Currently, the jurisdictional maximum for small claims cases is $3000 for Town or Village Courts and $5000 for City Courts. Because the procedural rules are somewhat relaxed, you don't need to be represented by counsel. However, despite the relative informality of the process, you are still required to prove your case. One of the ways to do that is to bring sufficient documentary evidence to court with you.
Experts recommend that you bring photographs, written agreements, receipts, an itemized bill or invoice marked "paid," written estimates of repair or service costs, canceled checks, credit card (or other pertinent) statements, correspondence and such other documentation that will establish your claim or defense. If your case rests on estimates, bring at least two of them.

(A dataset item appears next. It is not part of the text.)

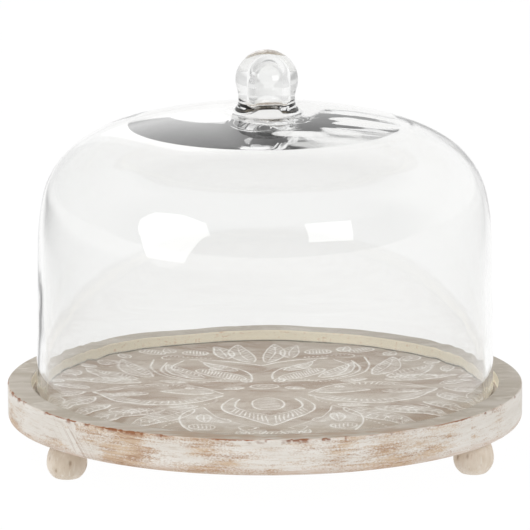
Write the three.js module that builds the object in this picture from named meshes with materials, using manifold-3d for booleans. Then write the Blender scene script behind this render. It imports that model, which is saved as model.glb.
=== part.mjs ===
// A cheese dome: a clear glass dome with a hollow knob stands in the recess of a round wooden board,
// which is glued up from four staves and stands on three turned feet, each held by one screw.
// Millimetres, +Z up. The origin is on the table, under the middle of the board, and -Y is the front.
import * as THREE from "three";
import { mergeVertices } from "three/addons/utils/BufferGeometryUtils.js";
import Module from "manifold-3d";

// ---- Driving dimensions ----

const GAP = 0.3; // left between pieces that touch

// Feet: balls of wood, flattened where they meet the table and the board.
const FOOT_HEIGHT = 19.4;
const FOOT_RADIUS = 11.6;
const FOOT_WIDEST_AT = 8.9;
const FOOT_BASE_RADIUS = 6.7;
const FOOT_TOP_RADIUS = 8.4;
const FOOT_CIRCLE = 134.4;
const FOOT_PLACES = { left: 210, right: 330, rear: 90 }; // degrees round the board, from +X

// Board: a disc with a shallow recess in its top.
const BOARD_RADIUS = 150;
const BOARD_THICKNESS = 21.2;
const BOARD_TOP_ROUND = 1.2;
const BOARD_BOTTOM_ROUND = 3.4;
const RECESS_RADIUS = 136.1;
const RECESS_DEPTH = 6;
const GLUE_LINES = [-100, 0, 100]; // Y of each glued joint; the grain runs along X

// Screws: countersunk wood screws, driven up through the feet into the board.
const SCREW_SHANK_RADIUS = 2;
const SCREW_HEAD_RADIUS = 3.7;
const SCREW_HEAD_LAND = 0.5;
const SCREW_LENGTH = 25;
const SCREW_TIP = 5;
const SCREW_SUNK = 6.5; // from the bottom of the foot to the face of the head
const DRIVE_LENGTH = 4.4;
const DRIVE_WIDTH = 1;
const DRIVE_DEPTH = 1.6;

// Glass: one wall thickness in the wall and shoulder, thicker in the crown and the knob.
const GLASS_WALL = 4;
const DOME_RADIUS = 133.3; // outside, at the bottom edge
const DOME_WALL_HEIGHT = 87.6; // of the nearly straight wall
const DOME_WALL_LEAN = 1.1; // degrees that the wall leans in
const SHOULDER = [
  { radius: 157, turn: 9.6, steps: 2 },
  { radius: 49.2, turn: 47.9, steps: 7 },
  { radius: 84.4, turn: 14.8, steps: 2 },
];
const CROWN = { radius: 215, turn: 16.6, steps: 3 };
const CEILING_RIM = { radius: 211, turn: 1.8 }; // still one wall thickness under the crown
const CEILING_BEND = { radius: 5, turn: 9.8, steps: 2 }; // where the inside turns flatter than the crown
const CEILING = { radius: 640, turn: 5, steps: 3 };
const KNOB_WAIST_RADIUS = 16.4;
const KNOB_FLARE_RADIUS = 6.5; // of the hollow curve from the crown up into the knob
const KNOB_WAIST_HEIGHT = 2.5;
const KNOB_RADIUS = 18.1;
const KNOB_NECK = { radius: 14.4, turn: 19.5 };
const KNOB_SIDE = { radius: 16.5, turn: 30 };
const KNOB_BELLY_RADIUS = 15.8; // from the neck out to the widest level
const CAVITY_RADIUS = 8.4;
const CAVITY_FLARE_RADIUS = 12;
const CAVITY_TOP_WALL = 7.6; // glass over the top of the knob's hollow

// Facets.
const GLASS_FACETS = 52;
const BOARD_FACETS = 96;
const FOOT_FACETS = 28;
const SCREW_FACETS = 16;

// ---- Levels that follow ----

const BOARD_BOTTOM = FOOT_HEIGHT + GAP;
const BOARD_TOP = BOARD_BOTTOM + BOARD_THICKNESS;
const RECESS_FLOOR = BOARD_TOP - RECESS_DEPTH;
const DOME_BOTTOM = RECESS_FLOOR + GAP;

// ---- Materials ----

const clearGlass = new THREE.MeshStandardMaterial({
  color: 0xeef2f0,
  roughness: 0.02,
  metalness: 0,
  transparent: true,
  opacity: 0.3,
});
const whitewashedWood = new THREE.MeshStandardMaterial({ color: 0xd2c6b6, roughness: 0.75, metalness: 0 });
const footWood = new THREE.MeshStandardMaterial({ color: 0xcdbfab, roughness: 0.7, metalness: 0 });
const zincSteel = new THREE.MeshStandardMaterial({ color: 0xb4b6b8, roughness: 0.35, metalness: 1 });

// ---- Shape helpers ----

const wasm = await Module();
wasm.setup();

const point = (radius, height) => new THREE.Vector2(radius, height);

// Walks from a start point along straight legs ({ length }) and arcs ({ radius, turn, steps }) that keep
// the direction smooth. Angles are in degrees, and a positive turn bends to the left.
function walk(start, heading, legs) {
  const points = [start];
  let here = start;
  let angle = heading;
  for (const { length = 0, radius = 0, turn = 0, steps = 1 } of legs) {
    const stepTurn = turn / steps;
    const chord = turn ? 2 * radius * Math.sin(THREE.MathUtils.degToRad(Math.abs(stepTurn) / 2)) : length;
    for (let i = 0; i < steps; i++) {
      const way = THREE.MathUtils.degToRad(angle + stepTurn / 2);
      here = point(here.x + chord * Math.cos(way), here.y + chord * Math.sin(way));
      points.push(here);
      angle += stepTurn;
    }
  }
  return points;
}

// A solid of revolution about +Z. The profile keeps its material on its left.
function revolve(profile, facets) {
  return new THREE.LatheGeometry(profile, facets).rotateX(Math.PI / 2);
}

function toSolid(geometry) {
  const bare = geometry.clone();
  bare.deleteAttribute("normal");
  bare.deleteAttribute("uv");
  const merged = mergeVertices(bare, 1e-4);
  const vertProperties = merged.attributes.position.array;
  const triVerts = new Uint32Array(merged.index.array);
  return new wasm.Manifold(new wasm.Mesh({ numProp: 3, vertProperties, triVerts }));
}

function toGeometry(solid) {
  const { vertProperties, triVerts } = solid.getMesh();
  const geometry = new THREE.BufferGeometry();
  geometry.setAttribute("position", new THREE.BufferAttribute(vertProperties, 3));
  geometry.setIndex(new THREE.BufferAttribute(triVerts, 1));
  geometry.computeVertexNormals();
  return geometry;
}

function addPiece(group, name, geometry, material) {
  const mesh = new THREE.Mesh(geometry, material);
  mesh.name = name;
  group.add(mesh);
  return mesh;
}

// ---- Glass dome ----

// The outside of the glass, from the bottom edge up to the top of the knob.
function glassOutside() {
  const rise = walk(point(DOME_RADIUS, DOME_BOTTOM + GLASS_WALL / 2), 90 + DOME_WALL_LEAN, [
    { length: DOME_WALL_HEIGHT - GLASS_WALL / 2 },
    ...SHOULDER,
    CROWN,
  ]);
  const crown = rise.at(-1);
  const flareStart = point(KNOB_WAIST_RADIUS + KNOB_FLARE_RADIUS, crown.y);
  const sideShift = KNOB_RADIUS - KNOB_SIDE.radius;
  const capRadius = KNOB_SIDE.radius + sideShift / Math.cos(THREE.MathUtils.degToRad(KNOB_SIDE.turn));
  const knob = walk(flareStart, 180, [
    { radius: KNOB_FLARE_RADIUS, turn: -90, steps: 4 },
    { length: KNOB_WAIST_HEIGHT },
    { radius: KNOB_NECK.radius, turn: -KNOB_NECK.turn, steps: 2 },
    { radius: KNOB_BELLY_RADIUS, turn: KNOB_NECK.turn, steps: 2 },
    { ...KNOB_SIDE, steps: 2 },
    { radius: capRadius, turn: 90 - KNOB_SIDE.turn, steps: 4 },
  ]);
  knob.at(-1).x = 0;
  return [...rise, ...knob];
}

// The inside of the glass, from the bottom edge up to the top of the knob's hollow.
function glassInside(knobTop) {
  const rise = walk(point(DOME_RADIUS - GLASS_WALL, DOME_BOTTOM + GLASS_WALL / 2), 90 + DOME_WALL_LEAN, [
    { length: DOME_WALL_HEIGHT - GLASS_WALL / 2 },
    ...SHOULDER.map((arc) => ({ ...arc, radius: arc.radius - GLASS_WALL })),
    CEILING_RIM,
    CEILING_BEND,
    CEILING,
  ]);
  const crown = rise.at(-1);
  const flareStart = point(CAVITY_RADIUS + CAVITY_FLARE_RADIUS, crown.y);
  const cavityTop = knobTop - CAVITY_TOP_WALL;
  const cavity = walk(flareStart, 180, [
    { radius: CAVITY_FLARE_RADIUS, turn: -90, steps: 4 },
    { length: cavityTop - CAVITY_RADIUS - crown.y - CAVITY_FLARE_RADIUS },
    { radius: CAVITY_RADIUS, turn: 90, steps: 4 },
  ]);
  cavity.at(-1).x = 0;
  return [...rise, ...cavity];
}

function makeGlass(group) {
  const outside = glassOutside();
  const inside = glassInside(outside.at(-1).y);
  const edge = walk(inside[0], 270 + DOME_WALL_LEAN, [{ radius: GLASS_WALL / 2, turn: 180, steps: 4 }]);
  const profile = [...inside.toReversed(), ...edge.slice(1, -1), ...outside];
  addPiece(group, "glass_dome", revolve(profile, GLASS_FACETS), clearGlass);
}

// ---- Board ----

function boardProfile() {
  const side = BOARD_THICKNESS - BOARD_TOP_ROUND - BOARD_BOTTOM_ROUND;
  const outside = walk(point(BOARD_RADIUS - BOARD_BOTTOM_ROUND, BOARD_BOTTOM), 0, [
    { radius: BOARD_BOTTOM_ROUND, turn: 90, steps: 4 },
    { length: side },
    { radius: BOARD_TOP_ROUND, turn: 90, steps: 2 },
  ]);
  return [
    point(0, BOARD_BOTTOM),
    ...outside,
    point(RECESS_RADIUS, BOARD_TOP),
    point(RECESS_RADIUS, RECESS_FLOOR),
    point(0, RECESS_FLOOR),
  ];
}

// Where a foot stands, as a place in the plane of the board.
function footPlace(degrees) {
  const angle = THREE.MathUtils.degToRad(degrees);
  return new THREE.Vector3(FOOT_CIRCLE * Math.cos(angle), FOOT_CIRCLE * Math.sin(angle), 0);
}

function pilotHoles() {
  const depth = SCREW_SUNK + SCREW_LENGTH + GAP - BOARD_BOTTOM;
  return Object.values(FOOT_PLACES).map((degrees) => {
    const { x, y } = footPlace(degrees);
    const hole = new THREE.CylinderGeometry(
      SCREW_SHANK_RADIUS + GAP,
      SCREW_SHANK_RADIUS + GAP,
      depth + BOARD_BOTTOM_ROUND,
      SCREW_FACETS,
    );
    hole.rotateX(Math.PI / 2);
    hole.translate(x, y, BOARD_BOTTOM + (depth - BOARD_BOTTOM_ROUND) / 2);
    return toSolid(hole);
  });
}

function makeBoard(group) {
  let disc = toSolid(revolve(boardProfile(), BOARD_FACETS));
  for (const hole of pilotHoles()) disc = disc.subtract(hole);
  const edges = [-BOARD_RADIUS - 1, ...GLUE_LINES, BOARD_RADIUS + 1];
  const names = ["stave_front", "stave_mid_front", "stave_mid_rear", "stave_rear"];
  names.forEach((name, i) => {
    const low = edges[i] + GAP / 2;
    const high = edges[i + 1] - GAP / 2;
    const slice = new THREE.BoxGeometry(2 * BOARD_RADIUS + 2, high - low, 2 * BOARD_TOP);
    slice.translate(0, (low + high) / 2, BOARD_TOP);
    addPiece(group, name, toGeometry(disc.intersect(toSolid(slice))), whitewashedWood);
  });
}

// ---- Feet and their screws ----

// Half an ellipse's height worth of the foot's side, between its widest level and a flat end.
function footSide(endRadius, endHeight, steps) {
  const endAngle = Math.acos(endRadius / FOOT_RADIUS);
  const reach = (endHeight - FOOT_WIDEST_AT) / Math.sin(endAngle);
  return Array.from({ length: steps + 1 }, (_, i) => {
    const angle = (endAngle * i) / steps;
    return point(FOOT_RADIUS * Math.cos(angle), FOOT_WIDEST_AT + reach * Math.sin(angle));
  });
}

function footProfile() {
  const boreRadius = SCREW_SHANK_RADIUS + GAP;
  const sinkRadius = SCREW_HEAD_RADIUS + GAP;
  const coneBottom = SCREW_SUNK + SCREW_HEAD_LAND + GAP;
  const coneTop = coneBottom + SCREW_HEAD_RADIUS - SCREW_SHANK_RADIUS;
  const belowWidest = footSide(FOOT_BASE_RADIUS, 0, 5).toReversed();
  const aboveWidest = footSide(FOOT_TOP_RADIUS, FOOT_HEIGHT, 5).slice(1);
  return [
    point(sinkRadius, 0),
    ...belowWidest,
    ...aboveWidest,
    point(boreRadius, FOOT_HEIGHT),
    point(boreRadius, coneTop),
    point(sinkRadius, coneBottom),
    point(sinkRadius, 0),
  ];
}

function screwProfile() {
  const headTop = SCREW_SUNK + SCREW_HEAD_LAND;
  const shankBottom = headTop + SCREW_HEAD_RADIUS - SCREW_SHANK_RADIUS;
  return [
    point(0, SCREW_SUNK),
    point(SCREW_HEAD_RADIUS, SCREW_SUNK),
    point(SCREW_HEAD_RADIUS, headTop),
    point(SCREW_SHANK_RADIUS, shankBottom),
    point(SCREW_SHANK_RADIUS, SCREW_SUNK + SCREW_LENGTH - SCREW_TIP),
    point(0, SCREW_SUNK + SCREW_LENGTH),
  ];
}

function screwGeometry() {
  let screw = toSolid(revolve(screwProfile(), SCREW_FACETS));
  for (const turn of [0, Math.PI / 2]) {
    const slot = new THREE.BoxGeometry(DRIVE_LENGTH, DRIVE_WIDTH, 2 * DRIVE_DEPTH);
    slot.rotateZ(turn);
    slot.translate(0, 0, SCREW_SUNK);
    screw = screw.subtract(toSolid(slot));
  }
  return toGeometry(screw);
}

function makeFeet(group) {
  for (const [side, degrees] of Object.entries(FOOT_PLACES)) {
    const stand = new THREE.Group();
    stand.position.copy(footPlace(degrees));
    addPiece(stand, `foot_${side}`, revolve(footProfile(), FOOT_FACETS), footWood);
    addPiece(stand, `screw_${side}`, screwGeometry(), zincSteel);
    group.add(stand);
  }
}

// ---- The whole ----

const cheeseDome = new THREE.Group();
makeGlass(cheeseDome);
makeBoard(cheeseDome);
makeFeet(cheeseDome);

export default cheeseDome;
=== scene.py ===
import math

import bmesh
import bpy
import numpy as np
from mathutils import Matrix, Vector


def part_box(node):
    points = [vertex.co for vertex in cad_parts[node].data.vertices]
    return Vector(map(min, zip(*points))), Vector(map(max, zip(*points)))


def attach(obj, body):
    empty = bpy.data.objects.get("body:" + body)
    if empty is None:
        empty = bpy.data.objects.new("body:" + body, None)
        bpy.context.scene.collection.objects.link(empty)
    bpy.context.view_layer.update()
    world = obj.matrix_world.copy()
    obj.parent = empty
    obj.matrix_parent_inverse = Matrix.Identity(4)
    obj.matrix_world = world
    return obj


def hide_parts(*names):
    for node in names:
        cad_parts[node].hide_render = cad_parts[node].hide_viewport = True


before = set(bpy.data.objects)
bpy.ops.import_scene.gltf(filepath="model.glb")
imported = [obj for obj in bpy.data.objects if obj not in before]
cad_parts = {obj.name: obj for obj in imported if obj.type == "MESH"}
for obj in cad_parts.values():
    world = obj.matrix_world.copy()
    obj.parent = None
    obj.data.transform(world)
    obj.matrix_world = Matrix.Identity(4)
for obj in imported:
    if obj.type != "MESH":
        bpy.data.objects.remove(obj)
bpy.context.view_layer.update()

# A blown-glass dome on a round board: four whitewashed staves with a floral carving in the recess, and
# three turned feet. Lengths are in millimetres until they become mesh points, which are in metres.
MM = 0.001

# ---- Sizes: from the frame, and the radii that round the same outlines ----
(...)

Presentation of an incomplete or "defective" case can result in the denial of your claim. And that was the end result in Hickey v. T & E Service Station. In that particular dispute, Edward Hickey sued his auto repair shop for damages arising from "defective auto repair." Although the Kings County Civil Court awarded Hickey $3000 on his claim, the Appellate Term, 2nd and 11th Judicial Districts, reversed and dismissed Hickey's case in its entirety. Since the governing rules--CCA 1804--required Mr. Hickey to present at least two estimates, his "submission of one repair estimate failed to establish his damages for the cost to repair his truck."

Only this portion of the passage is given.